Pendant 24 ans, sa vie a été celle de la mère d’une fille atteinte d’un handicap physique. «Mo pa ti kapav sorti ditou, ti bizin okip li». Et puis, voilà trois ans, la fille de Roselyne décède. C’est sûr, la peine est là. L’absence de l’être cher est là. Mais depuis trois ans, c’est aussi à un autre rythme que vit cette mère. Cela fait donc trois ans qu’elle a repris le chemin de Sainte Croix où elle n’était pas revenue depuis si longtemps.
Bougies et fleurs
Au fil des regards croisés en chemin, la ferveur a tous les visages. Celui de ces adolescentes de Sainte-Croix qui avec leur tante, marchent d’abord jusqu’à Terre-Rouge, pour revenir à pied au tombeau. C’est qu’à 16 ans, les permissions pour sortir sont dures à obtenir pour Davina, Tessa, Karine et Adasha.
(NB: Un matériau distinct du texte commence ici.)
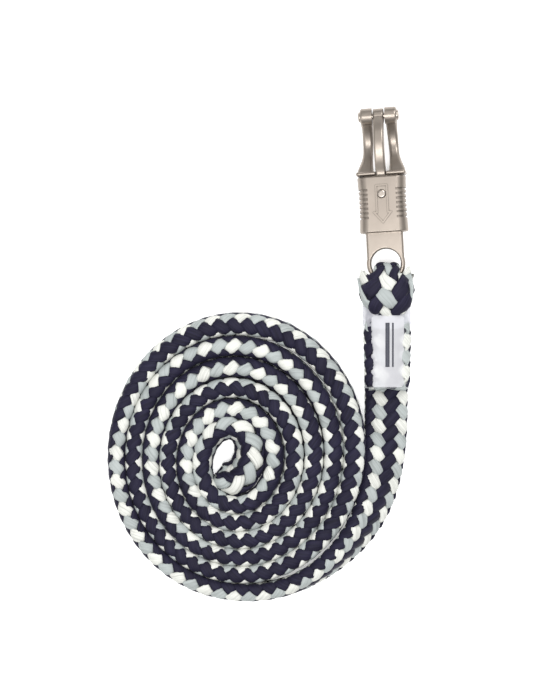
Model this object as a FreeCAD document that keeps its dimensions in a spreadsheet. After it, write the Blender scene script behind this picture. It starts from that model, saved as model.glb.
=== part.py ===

Sorte de pendant : les enfants de chœur de Notre-Dame de Fatima. Ces jeunes hommes nageant dans des t-shirt de sport en nylon tiennent un peu gauchement, qui son bouquet de fleurs, qui sa demi-douzaine de bougies. S’ils ont déjà lorgné du côté des marchands de boulettes et de mines qui ont envahi les rues menant au tombeau ( transformant les lieux en sorte de grande kermesse), ces enfants de chœur se tiennent pour l’instant à carreau.
En plus d’être «la communion avec les chrétiens», le pèlerinage est aussi une occasion de se retrouver entre potes, le «fun» d’être en bande, de se taquiner, de se pousser du coude, de «get sa 35 la». Nulle obligation, c’est le «plan» qu’il ne faut pas rater. «J’étais en retard au rendez-vous et les autres n’étaient pas contents», confie Olivier Ami, meneur du ce groupe de Trou-aux-Biches.
Et puis, comme chaque année, il y a ceux qui ont traversé l’océan. Ces «pèlerins» arrivés là par curiosité. Parce qu’ils en ont entendu parler par des proches, des connaissances. C’est le cas de Pradeep Chatterjee. Cet Indien de Delhi, consultant pour le compte de la Road Development Authority (RDA) a entendu parler du pèlerinage par ses collègues de bureau. Alors, avec sa femme Bulbul, ils ont voulu en savoir plus sur ce déplacement de foule.
Père Laval, une vie un exemple
Chargé de l’apostolat des Noirs, le Père Jacques Désiré Laval (1803-1864) fut, pendant les 23 dernières années de sa vie, missionnaire à l’île Maurice. Il quitta Pinterville en Normandie le 23 février 1841, arriva à Londres le 14 mai et s’embarqua, les mains vides, sur le «Tanjore» le 4 juin 1841. Il ne reverrait plus l’Europe. Dès son arrivée il se met à l’apprentissage du créole, enseigne un catéchisme de base et repère parmi les affranchis, un petit groupe qu’il forme pour devenir ses aides. Il fit pour les esclaves, à midi une messe spéciale, du jamais vu à l’époque.
Ce fut considéré comme un acte héroïque. Le Père Laval eut beaucoup de peine à obtenir la permission de laisser entrer les «Noirs» à l’église. La mentalité de l’époque voulait que l’Eglise ne soit pas faite pour «ces» gens-là. Le missionnaire lui, leur rendait visite dans leur hutte, à l’hôpital et en prison. Il guérit physiquement et moralement un peuple de marginaux. Malade à la fin de sa vie et après avoir été frappé par des attaques d’apoplexie, il mourut le vendredi 9 septembre 1864.
Quand le dimanche suivant, à onze heures du matin, on ferma son cercueil, 20 000 personnes avaient défilé devant le corps. Quarante mille personnes l’escortèrent jusqu’à sa dernière demeure. Le Père Jacques-Désiré Laval fut béatifié par le pape Jean-Paul II le 29 avril 1979, en la basilique Saint-Pierre de Rome.